[Originally published in Dialogue Fall 2013]
I.
The intensive care unit had never seen such a hostess.
How was the show? And what did they serve?
We brought her primary stew,
a fresh fruit bouquet,
chicken salad, croissants,
and raspberry scones.
She tried to feed every nurse and janitor on the floor.
We plastered the antiseptic walls with sticky great grandchildren.
We should play some cards, we reminisced.
Beset by wires and tubes and a haze of medication,
she still seemed game.
How much pain do you feel on a scale of one to ten?
She struggled, mind running away from her mouth,
ten she got it out, ten.
Then she changed the subject gracefully.
Is it impolite to dominate a conversation from one’s deathbed?
(She could be trusted on questions of etiquette.)
She remembered my recent promotion.
"That’s a big deal," she smiled behind the cannula on her lip
"I mean wow!"
II.
I don’t want congestive heart failure, lung disease, diabetes, wounds or infection>
I don’t want dementia or even bouts of mild discombobulation.
I don’t want incisions or sutures that won’t heal this side of the resurrection.
I don’t want to burn out in a crescendo of emergency intervention.
Fill me not up with translucent bags of sugar water one drip at a time.
Stop from my nose the imponderable used-bandage dankness of infirmary air.
Shut out the interminable beeps and whir of medical technology.
Bring low the color-coded mountains dancing mirthlessly across the screen.
Hide from my face the television mounted on a two-elbowed black metal arm.
Lead me not among the blue pajama people too accustomed to fatality.
I don’t want to die in a hospital.
III.
You play it again:
the Brahms Intermezzo in E flat major Opus 117 No. 1.
Years ago she asked you to play it at her funeral.
"Start practicing my dear," I can hear her voice.
"What's your rush?" you said.
"And don't get any ideas."
The Brahms is a lullaby,
a procession of gentle swells,
a horizon incandescent with fading light.
And the undercurrent, the dark water,
is not a complaint.
It does not lament. It is the truth.
A story about betrayal and forgiveness,
illness and endurance,
suffering and grace.
You play it again, my love, and
your sobs fill in the spaces between the notes.
IV.
I miss the late-night phone calls:
"How many slices do you think I can get out of a Marie Calendars pie?"
The recycled jokes and riddles and inspirational quotes.
The self-help books I couldn't return because she inscribed them so prominently.
I miss the abrupt hang ups—no goodbyes—when she deemed calls complete.
I miss catching her bending the rules of games.
The disappointed smiles that meant gentlemen should look the other way.
I miss the drinking fountain in her kitchen,
the candy drawer,
the decorations; figurines, table-runners, and tapestries for every occasion.
I miss her ears and her eyes and her pallet.
How was the show? And what did they serve?
The pleasure she took in good things done right.
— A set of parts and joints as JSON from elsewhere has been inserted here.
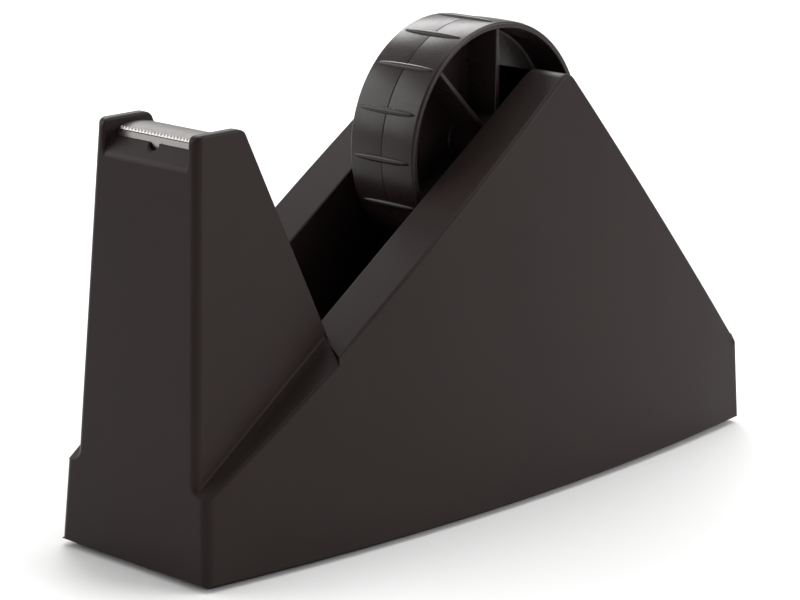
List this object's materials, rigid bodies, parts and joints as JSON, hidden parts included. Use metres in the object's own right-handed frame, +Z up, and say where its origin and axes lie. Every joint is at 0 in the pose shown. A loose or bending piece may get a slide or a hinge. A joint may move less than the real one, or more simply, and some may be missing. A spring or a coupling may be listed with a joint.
{
  "type": "desk tape dispenser",
  "caption": "Weighted wedge-shaped desk tape dispenser with a serrated blade on a front tower and a lift-out ribbed hub in an open roll well.",
  "frame": {"origin": "centre of the footprint, on the surface that the dispenser rests on", "axes": "+Z up; the blade end faces -Y and the back wall +Y; the hub's axle lies along X"},
  "size_m": [0.0808, 0.237, 0.1429],
  "materials": {
    "black_moulding": "fine satin texture",
    "black_cover": "matte",
    "zinc_steel": "zinc plated",
    "mat_rubber": "matte foam rubber",
    "ballast_iron": "as cast",
    "pale_landing": "smooth",
    "blade_steel": "fine ground",
    "axle_steel": "drawn",
    "hub_plastic": "glossy moulding"
  },
  "bodies": {
    "base": {"housing": "black_moulding", "base_cover": "black_cover", "base_screws": "zinc_steel", "anti_slip_mat": "mat_rubber", "front_ballast": "ballast_iron", "rear_ballast": "ballast_iron", "ballast_screws": "zinc_steel", "blade_holder": "pale_landing", "cutting_blade": "blade_steel"},
    "axle": {"axle": "axle_steel"},
    "wheel": {"hub_wheel": "hub_plastic"}
  },
  "joints": [
    {"name": "wheel_lift", "type": "slide", "parent": "base", "child": "axle", "axis": [0, 0.7071, 0.7071], "range_m": [0, 0.07]},
    {"name": "hub_spin", "type": "hinge", "parent": "axle", "child": "wheel", "pos_m": [0, 0.0199, 0.1047], "axis": [1, 0, 0], "continuous": true}
  ]
}
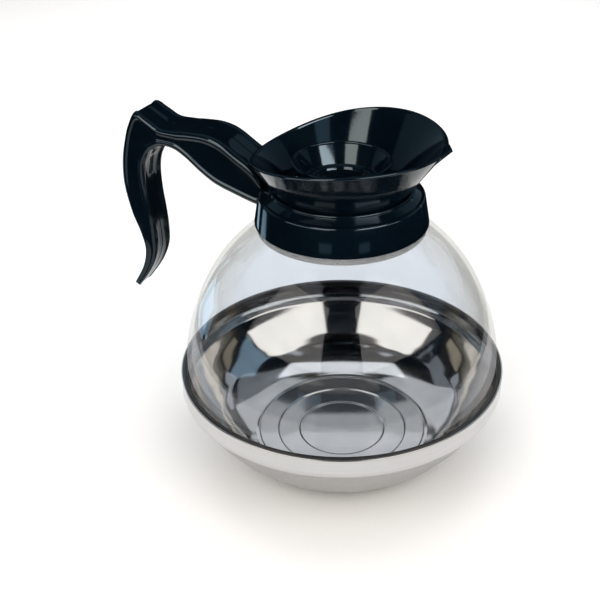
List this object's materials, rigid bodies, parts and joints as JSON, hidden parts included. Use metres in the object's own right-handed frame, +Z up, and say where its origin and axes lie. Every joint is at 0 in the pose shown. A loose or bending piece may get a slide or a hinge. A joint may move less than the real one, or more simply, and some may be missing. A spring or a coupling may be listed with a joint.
{
  "type": "coffee decanter",
  "caption": "Round coffee decanter with a steel base, clear bowl, two-part collar handle, pouring funnel and lift-out brew-through cup.",
  "frame": {"origin": "centre of the flat underside, on the bowl's axis", "axes": "+X towards the pouring lip, -X towards the handle, +Z up"},
  "size_m": [0.2023, 0.165, 0.1689],
  "materials": {
    "stainless": "stamped stainless sheet, mirror polished inside, satin on the outer band and dish",
    "clear_bowl": "clear moulded polycarbonate with a faint cool tint",
    "black_moulding": "gloss black moulded plastic with a slight blue cast",
    "black_rubber": "matt black food-grade rubber",
    "clear_silicone": "translucent grey silicone",
    "screw_steel": "zinc plated"
  },
  "bodies": {
    "decanter": {"base_pan": "stainless", "base_gasket": "black_rubber", "upper_bowl": "clear_bowl", "neck_seal": "clear_silicone", "mouth_gasket": "black_rubber", "pour_funnel": "black_moulding", "handle_shell_near": "black_moulding", "handle_shell_far": "black_moulding", "arm_screw": "screw_steel", "bend_screw": "screw_steel", "grip_screw": "screw_steel"},
    "cup": {"brew_cup": "black_moulding"}
  },
  "joints": [
    {"name": "cup_lift", "type": "slide", "parent": "decanter", "child": "cup", "axis": [0, 0, 1], "range_m": [0, 0.045]}
  ]
}
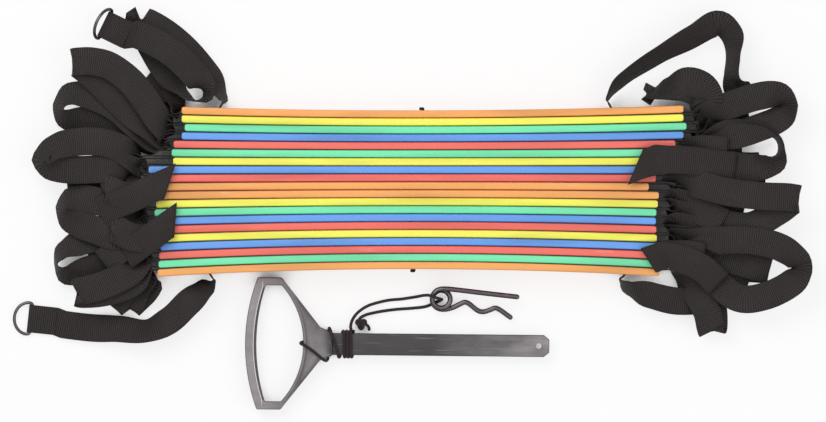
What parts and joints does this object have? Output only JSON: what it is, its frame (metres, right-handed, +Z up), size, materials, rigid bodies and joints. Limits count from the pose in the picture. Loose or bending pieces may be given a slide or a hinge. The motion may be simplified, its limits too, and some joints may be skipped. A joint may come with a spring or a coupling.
{
  "type": "agility ladder",
  "caption": "Folded agility ladder: flat coloured rungs tied in a stack on two looped webbing straps, with a hand holder, lanyard and spring clip.",
  "frame": {"origin": "middle of the whole layout on the surface it lies on", "axes": "+X along the rungs, to the right in the picture; +Y across the stack, away from the holder; +Z up"},
  "size_m": [0.7192, 0.3611, 0.0412],
  "materials": {
    "orange": "satin",
    "yellow": "satin",
    "green": "satin",
    "blue": "satin",
    "red": "satin",
    "webbing": "ribbed weave",
    "steel": "dark, semi-gloss",
    "cord": "braided",
    "holder": "satin moulded"
  },
  "bodies": {
    "stack": {"rung_01": "orange", "rung_02": "yellow", "rung_03": "green", "rung_04": "blue", "rung_05": "red", "rung_06": "green", "rung_07": "yellow", "rung_08": "blue", "rung_09": "red", "rung_10": "orange", "rung_11": "orange", "rung_12": "yellow", "rung_13": "green", "rung_14": "blue", "rung_15": "red", "rung_16": "yellow", "rung_17": "blue", "rung_18": "red", "rung_19": "green", "rung_20": "orange", "stack_tie_cord": "cord", "strap_left": "webbing", "strap_right": "webbing"},
    "upper_ring": {"d_ring_upper": "steel"},
    "lower_ring": {"d_ring_lower": "steel"},
    "holder": {"holder_handle": "holder", "lashing_cord": "cord", "lanyard_cord": "cord", "lanyard_knot": "cord"},
    "clip": {"r_clip": "steel"}
  },
  "joints": [
    {"name": "upper_ring_swing", "type": "hinge", "parent": "stack", "child": "upper_ring", "pos_m": [-0.27495, 0.1656, 0.0224], "axis": [0.4384, 0.8988, 0], "range_deg": [-55, 80]},
    {"name": "lower_ring_swing", "type": "hinge", "parent": "stack", "child": "lower_ring", "pos_m": [-0.34335, -0.099, 0.0032], "axis": [0.1045, 0.9945, 0], "range_deg": [0, 140]},
    {"name": "holder_lift", "type": "slide", "parent": "stack", "child": "holder", "axis": [0, 0, 1], "range_m": [0, 0.15]},
    {"name": "clip_swing", "type": "hinge", "parent": "holder", "child": "clip", "pos_m": [0.0271, -0.0813, 0.0057], "axis": [0, 0, 1], "range_deg": [-9, 14]}
  ]
}
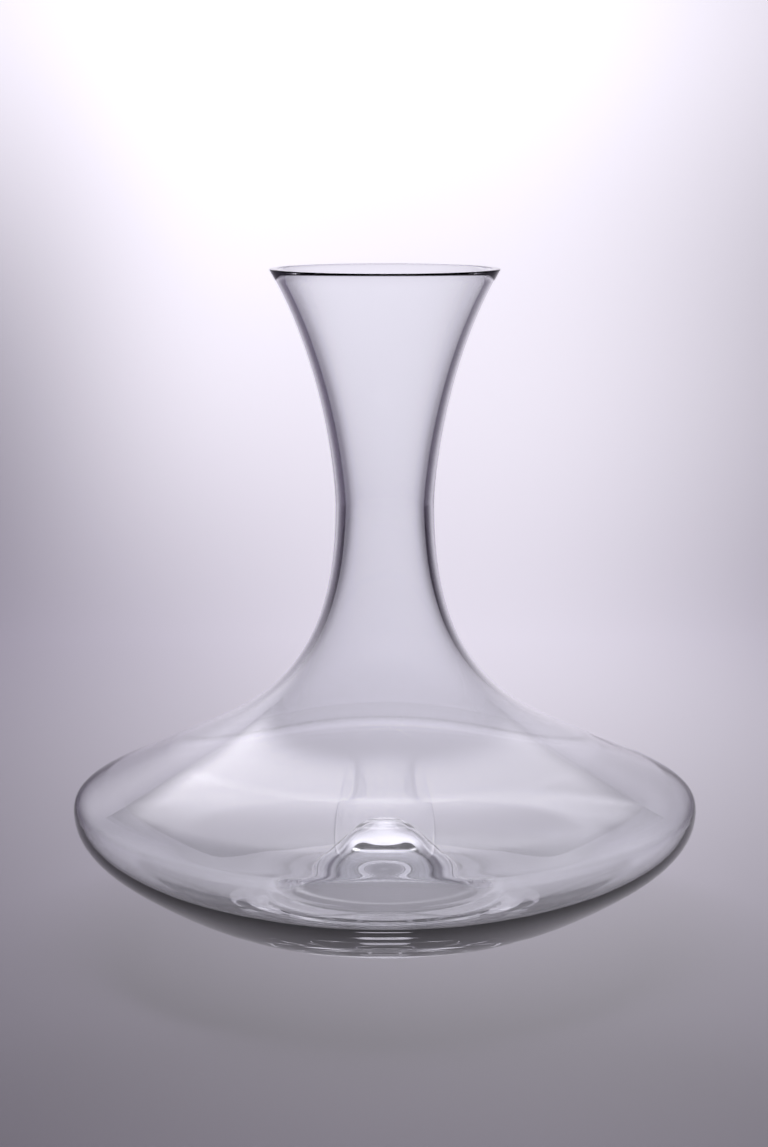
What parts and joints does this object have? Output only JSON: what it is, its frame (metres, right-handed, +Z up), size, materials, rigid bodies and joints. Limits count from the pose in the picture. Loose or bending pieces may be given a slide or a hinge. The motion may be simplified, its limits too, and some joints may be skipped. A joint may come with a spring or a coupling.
{
  "type": "wine decanter",
  "caption": "Wide, low clear glass wine decanter with a concave neck, a flared cut rim and a punt in the base.",
  "frame": {"origin": "on the vessel's axis, at the level of the surface that the foot ring stands on", "axes": "+Z up along the axis towards the mouth; the vessel is round, so +X and +Y are any two level directions"},
  "size_m": [0.22, 0.22, 0.2294],
  "materials": {
    "clear_glass": "clear colourless blown glass, fire-polished, with a cut rim"
  },
  "bodies": {
    "root": {"decanter_vessel": "clear_glass"}
  },
  "joints": []
}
I miss how she called everybody my dear friend.
How she defended underdogs.
Her endless supply of benefits of the doubt, no matter how tortured or elaborate.
I miss the radio, the classical station, keeping her company day and night.
I miss her with her family,
with my wife, her granddaughter, my love.
V.
Life generally doesn't ask permission or apologize.
It is and it is good and it does not doubt.
It is relentless; insatiable; it wants more life.
And the fear of mortality—call it a blessing; a favorable adaptation—grips us.
It whispers in our ears:
Things that smell like that are not food.
The plunge is thrilling but the ground is hard.
Cockroaches are filthy and most snakes bite.
It urges us to make love and make peace while we still can.
To use up this miracle matter, a body, before it expires
And—in the end—
it can make us late to our own parties.
We go kicking and scratching, fingernails clinching the veil
just anything not to pass through.
Ancestors sigh, checking their watches, shuffling ethereal feet
they long to tell us: it's O.K. to die.
VI.
They embrace her at last; there are tears and introductions.
Maybe some paperwork, an orientation seminar.
Angels sing songs she knows by heart:
Rejoice, the Lord is King! Your Lord and King adore!
Lift up your heart! Lift up your voice! Rejoice, again I say, rejoice!
And she hardly notices the lightness of her spirit.
The feeling of beatitudes taking effect; reversing every mortal trouble.
A daughter come home. A release. A birth!